++++ Material ++++

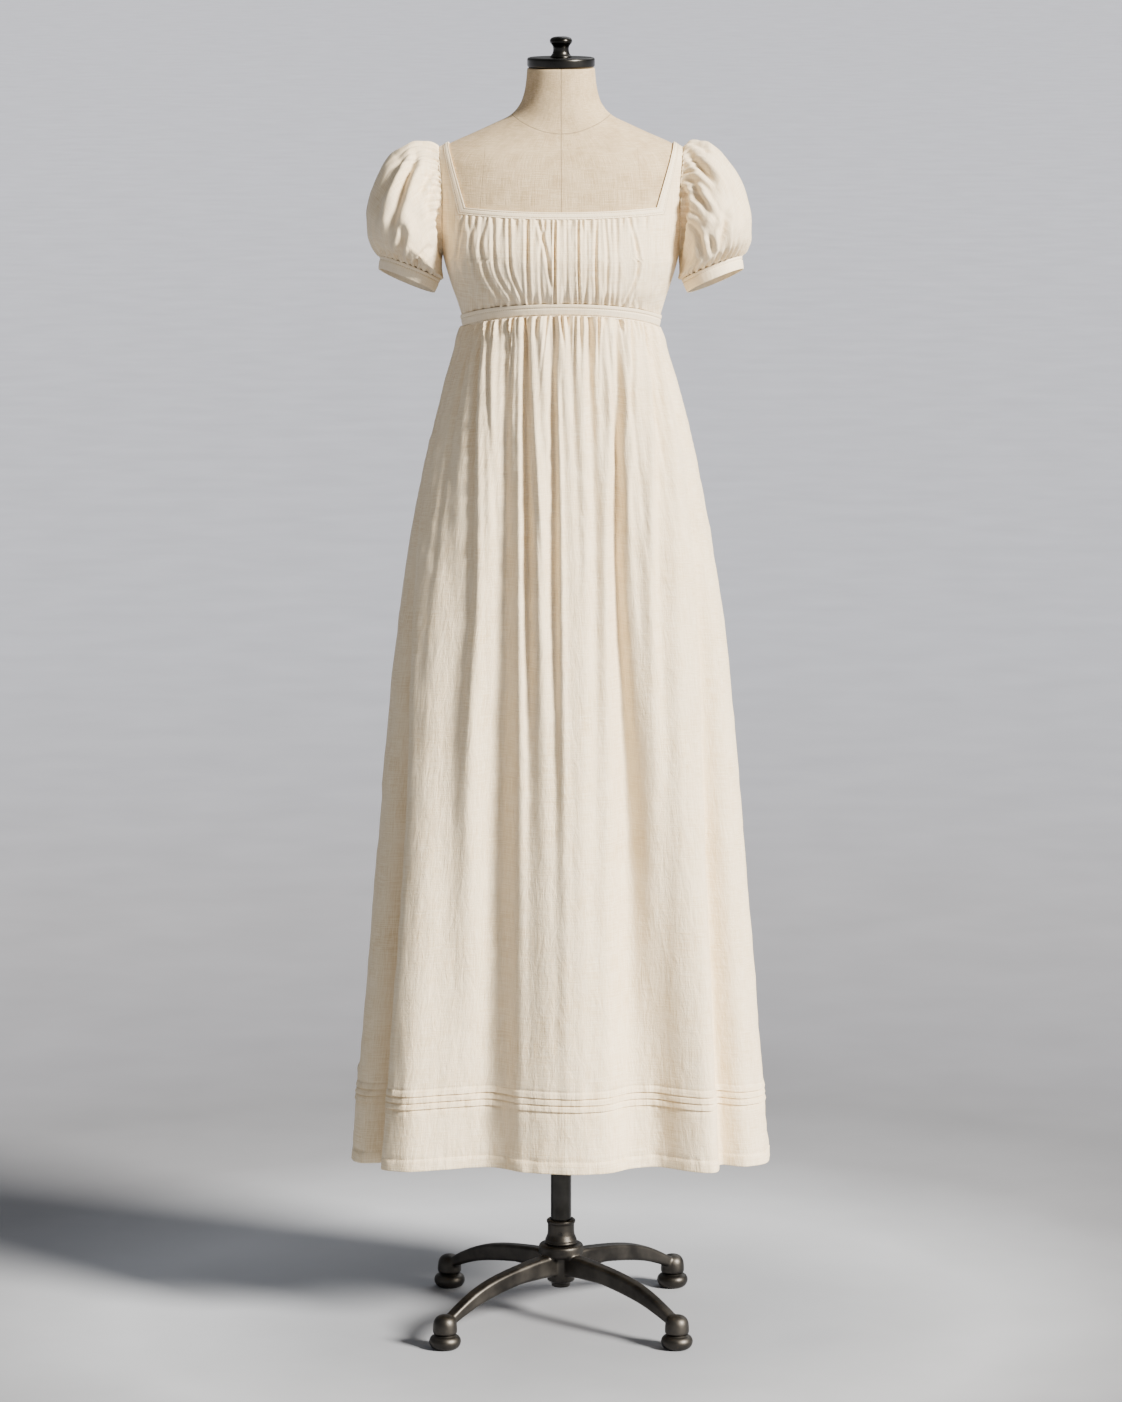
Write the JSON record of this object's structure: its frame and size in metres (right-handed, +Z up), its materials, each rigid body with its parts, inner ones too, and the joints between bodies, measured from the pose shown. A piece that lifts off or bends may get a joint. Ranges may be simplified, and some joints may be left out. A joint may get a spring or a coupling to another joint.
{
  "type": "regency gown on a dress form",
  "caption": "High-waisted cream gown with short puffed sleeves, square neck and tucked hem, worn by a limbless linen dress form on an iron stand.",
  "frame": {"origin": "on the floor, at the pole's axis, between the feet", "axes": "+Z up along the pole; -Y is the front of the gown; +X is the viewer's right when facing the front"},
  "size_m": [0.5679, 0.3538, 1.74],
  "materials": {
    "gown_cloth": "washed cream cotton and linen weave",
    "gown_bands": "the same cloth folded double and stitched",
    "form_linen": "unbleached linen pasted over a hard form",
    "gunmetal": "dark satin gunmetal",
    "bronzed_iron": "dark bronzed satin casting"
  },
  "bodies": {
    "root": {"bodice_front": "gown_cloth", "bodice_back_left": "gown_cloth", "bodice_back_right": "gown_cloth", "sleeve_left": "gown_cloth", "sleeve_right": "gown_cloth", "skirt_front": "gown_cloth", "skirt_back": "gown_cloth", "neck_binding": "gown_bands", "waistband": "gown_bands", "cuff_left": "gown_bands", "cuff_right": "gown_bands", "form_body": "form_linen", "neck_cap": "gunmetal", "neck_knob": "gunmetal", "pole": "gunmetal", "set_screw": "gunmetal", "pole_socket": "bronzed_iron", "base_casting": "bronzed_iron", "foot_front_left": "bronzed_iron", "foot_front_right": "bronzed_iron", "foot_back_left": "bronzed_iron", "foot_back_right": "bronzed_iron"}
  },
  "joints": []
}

++++

Please output the complete data exactly.

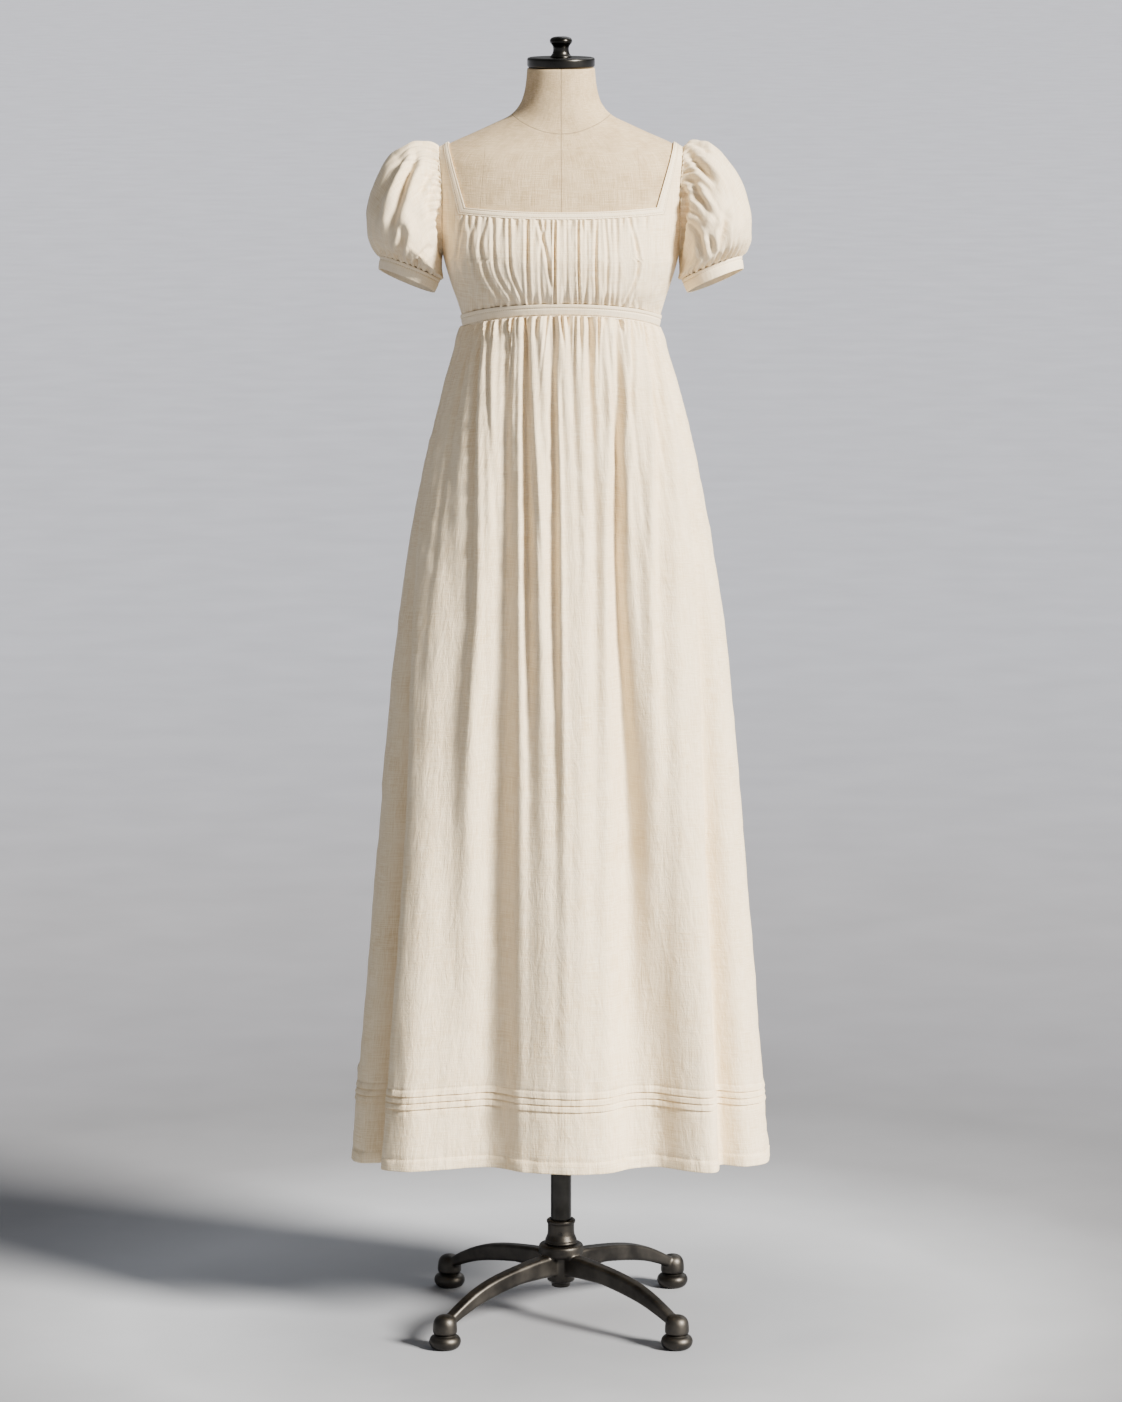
Write the JSON record of this object's structure: its frame and size in metres (right-handed, +Z up), its materials, each rigid body with its parts, inner ones too, and the joints between bodies, measured from the pose shown. A piece that lifts off or bends may get a joint. Ranges may be simplified, and some joints may be left out. A joint may get a spring or a coupling to another joint.
{
  "type": "regency gown on a dress form",
  "caption": "High-waisted cream gown with short puffed sleeves, square neck and tucked hem, worn by a limbless linen dress form on an iron stand.",
  "frame": {"origin": "on the floor, at the pole's axis, between the feet", "axes": "+Z up along the pole; -Y is the front of the gown; +X is the viewer's right when facing the front"},
  "size_m": [0.5679, 0.3538, 1.74],
  "materials": {
    "gown_cloth": "washed cream cotton and linen weave",
    "gown_bands": "the same cloth folded double and stitched",
    "form_linen": "unbleached linen pasted over a hard form",
    "gunmetal": "dark satin gunmetal",
    "bronzed_iron": "dark bronzed satin casting"
  },
  "bodies": {
    "root": {"bodice_front": "gown_cloth", "bodice_back_left": "gown_cloth", "bodice_back_right": "gown_cloth", "sleeve_left": "gown_cloth", "sleeve_right": "gown_cloth", "skirt_front": "gown_cloth", "skirt_back": "gown_cloth", "neck_binding": "gown_bands", "waistband": "gown_bands", "cuff_left": "gown_bands", "cuff_right": "gown_bands", "form_body": "form_linen", "neck_cap": "gunmetal", "neck_knob": "gunmetal", "pole": "gunmetal", "set_screw": "gunmetal", "pole_socket": "bronzed_iron", "base_casting": "bronzed_iron", "foot_front_left": "bronzed_iron", "foot_front_right": "bronzed_iron", "foot_back_left": "bronzed_iron", "foot_back_right": "bronzed_iron"}
  },
  "joints": []
}